If you're building web applications, your performance bottleneck is probably database queries and DOM rendering. Optimizing CPU-bound code won't help.

If you're processing batch workloads, throughput matters more than latency. The techniques that maximize throughput (batching, parallel processing) often increase individual request latency.

Low-latency engineering makes sense when:

You're competing on speed (trading, gaming, real-time bidding)
You have tight latency SLAs (financial services, certain embedded systems)
You're building infrastructure that others depend on (databases, message queues)
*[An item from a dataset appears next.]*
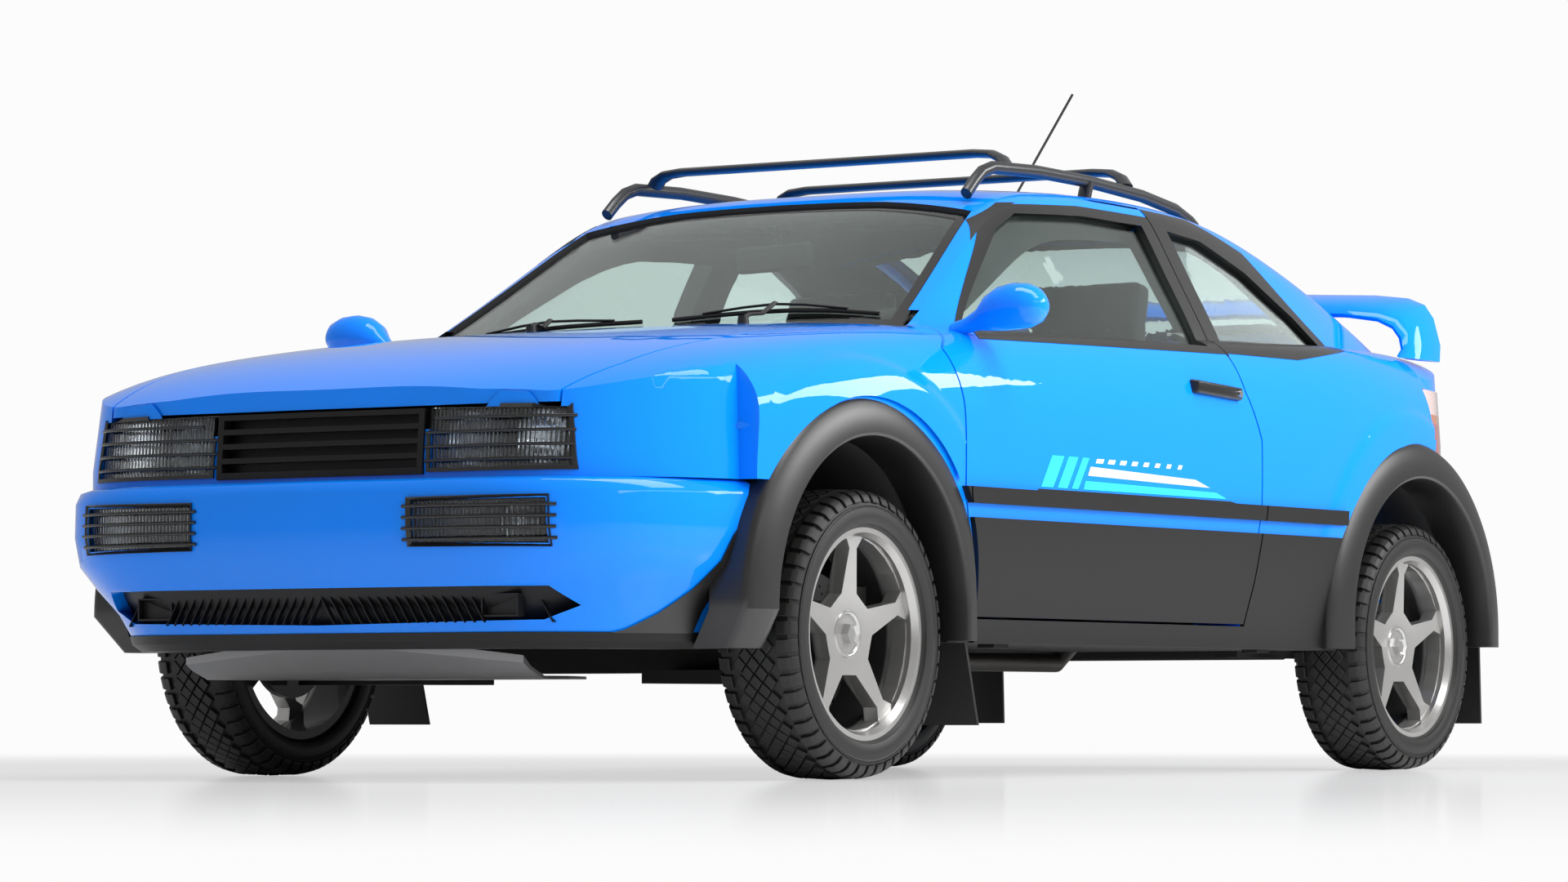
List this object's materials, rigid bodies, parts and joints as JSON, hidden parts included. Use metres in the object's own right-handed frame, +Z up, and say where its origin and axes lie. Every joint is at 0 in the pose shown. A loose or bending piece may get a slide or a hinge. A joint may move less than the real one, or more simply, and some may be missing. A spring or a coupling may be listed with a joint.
{
  "type": "rally car",
  "caption": "Small two-door coupe in rally trim with opening doors, bonnet and tailgate, steered front wheels, wide arch flares, lamp guards, roof rack and mud flaps.",
  "frame": {"origin": "on the ground under the middle of the car's length and width", "axes": "+X to the car's left, -Y forward, +Z up"},
  "size_m": [1.912, 4.0235, 1.6672],
  "materials": {
    "paint": "gloss bright blue",
    "bumper_paint": "gloss bright blue over plastic",
    "black_plastic": "satin charcoal",
    "glass": "green tinted",
    "lamp_glass": "smoked, fluted",
    "lamp_bowl": "dimmed reflector",
    "tail_lens": "red and amber lens",
    "underbody": "matt black",
    "silver_plate": "satin",
    "rack_paint": "satin dark grey",
    "rubber": "matt",
    "tyre": "matt",
    "alloy": "silver lacquer",
    "seat_fabric": "black cloth",
    "trim_plastic": "grained",
    "cast_iron": "as cast",
    "steel": "dull"
  },
  "bodies": {
    "body": {"antenna": "black_plastic", "arch_flares": "black_plastic", "bay_frame": "underbody", "dashboard": "trim_plastic", "engine_block": "cast_iron", "exhaust": "steel", "fixed_glass": "glass", "floor_and_bulkhead": "underbody", "front_bumper": "bumper_paint", "front_lip": "black_plastic", "front_seats": "seat_fabric", "front_suspension": "cast_iron", "front_wings": "paint", "grilles": "black_plastic", "lamp_bowls": "lamp_bowl", "lamp_guards": "black_plastic", "lamp_lenses": "lamp_glass", "mud_flaps": "rubber", "rear_axle": "underbody", "rear_bumper": "bumper_paint", "rear_seat": "seat_fabric", "roof": "paint", "roof_rack": "rack_paint", "side_cladding": "black_plastic", "side_frames": "paint", "skid_plate": "silver_plate", "tail_lamps": "tail_lens", "wipers": "black_plastic"},
    "bonnet": {"bonnet": "paint"},
    "tailgate": {"tailgate": "paint", "rear_glass": "glass", "rear_wing": "paint"},
    "door_left": {"door_left": "paint", "door_glass_left": "glass", "door_trim_left": "black_plastic", "mirror_left": "bumper_paint"},
    "door_right": {"door_right": "paint", "door_glass_right": "glass", "door_trim_right": "black_plastic", "mirror_right": "bumper_paint"},
    "steering_wheel": {"steering_wheel": "trim_plastic"},
    "knuckle_fl": {"knuckle_fl": "cast_iron"},
    "knuckle_fr": {"knuckle_fr": "cast_iron"},
    "wheel_fl": {"tyre_fl": "tyre", "rim_fl": "alloy"},
    "wheel_fr": {"tyre_fr": "tyre", "rim_fr": "alloy"},
    "wheel_rl": {"tyre_rl": "tyre", "rim_rl": "alloy"},
    "wheel_rr": {"tyre_rr": "tyre", "rim_rr": "alloy"}
  },
  "joints": [
    {"name": "bonnet_hinge", "type": "hinge", "parent": "body", "child": "bonnet", "pos_m": [0, -0.8412, 0.972], "axis": [-1, 0, 0], "range_deg": [0, 50]},
    {"name": "tailgate_hinge", "type": "hinge", "parent": "body", "child": "tailgate", "pos_m": [0, 0.7988, 1.333], "axis": [1, 0, 0], "range_deg": [0, 56]},
    {"name": "door_left_hinge", "type": "hinge", "parent": "body", "child": "door_left", "pos_m": [0.86, -0.8012, 0.62], "axis": [0, 0, -1], "range_deg": [0, 58]},
    {"name": "door_right_hinge", "type": "hinge", "parent": "body", "child": "door_right", "pos_m": [-0.86, -0.8012, 0.62], "axis": [0, 0, 1], "range_deg": [0, 58]},
    {"name": "steer_left", "type": "hinge", "parent": "body", "child": "knuckle_fl", "pos_m": [0.7, -1.1532, 0.298], "axis": [0, 0, 1], "range_deg": [-32, 32]},
    {"name": "steer_right", "type": "hinge", "parent": "body", "child": "knuckle_fr", "pos_m": [-0.7, -1.1532, 0.298], "axis": [0, 0, 1], "range_deg": [-32, 32]},
    {"name": "steering_wheel_turn", "type": "hinge", "parent": "body", "child": "steering_wheel", "pos_m": [0.35, -0.2482, 0.85], "axis": [0, 0.9063, 0.4226], "range_deg": [-496, 496]},
    {"name": "wheel_fl_spin", "type": "hinge", "parent": "knuckle_fl", "child": "wheel_fl", "pos_m": [0.73, -1.1532, 0.298], "axis": [1, 0, 0], "continuous": true},
    {"name": "wheel_fr_spin", "type": "hinge", "parent": "knuckle_fr", "child": "wheel_fr", "pos_m": [-0.73, -1.1532, 0.298], "axis": [1, 0, 0], "continuous": true},
    {"name": "wheel_rl_spin", "type": "hinge", "parent": "body", "child": "wheel_rl", "pos_m": [0.73, 1.3168, 0.298], "axis": [1, 0, 0], "continuous": true},
    {"name": "wheel_rr_spin", "type": "hinge", "parent": "body", "child": "wheel_rr", "pos_m": [-0.73, 1.3168, 0.298], "axis": [1, 0, 0], "continuous": true}
  ],
  "couplings": [
    {"joint": "steer_right", "follows": "steer_left", "ratio": 1},
    {"joint": "steering_wheel_turn", "follows": "steer_left", "ratio": 15}
  ]
}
For everything else, build for maintainability first and optimize the actual bottlenecks second.

The Measurement Discipline

If there's one thing to take away, it's this: measure, don't guess.

Before optimizing anything, profile your system. Understand where time actually goes. You will be surprised. The bottleneck is almost never where you expect.

After making changes, measure again. Confirm the improvement. Sometimes "optimizations" make things worse due to unexpected interactions.

Track percentiles, not averages. The problems hide in the tails.

Benchmark with realistic data and realistic load patterns. Microbenchmarks lie. They show you best-case performance that you'll never see in production.

The Mindset Shift

Working on genuinely low-latency systems changes how you think about software:

Every abstraction has a cost. Sometimes abstraction is worth it, sometimes it isn't.
The compiler and CPU are not magic. You need to understand what your code actually does.
Performance is a feature. It requires investment like any other feature.
Measurement is non-negotiable. Intuition fails at the nanosecond scale.

These lessons apply broadly, even if you never build a trading system. Understanding where performance comes from makes you better at knowing when it matters and when it doesn't.

And knowing when performance doesn't matter is just as valuable as knowing how to optimize. Premature optimization is still the root of all evil. But informed decisions about when to optimize? That's engineering.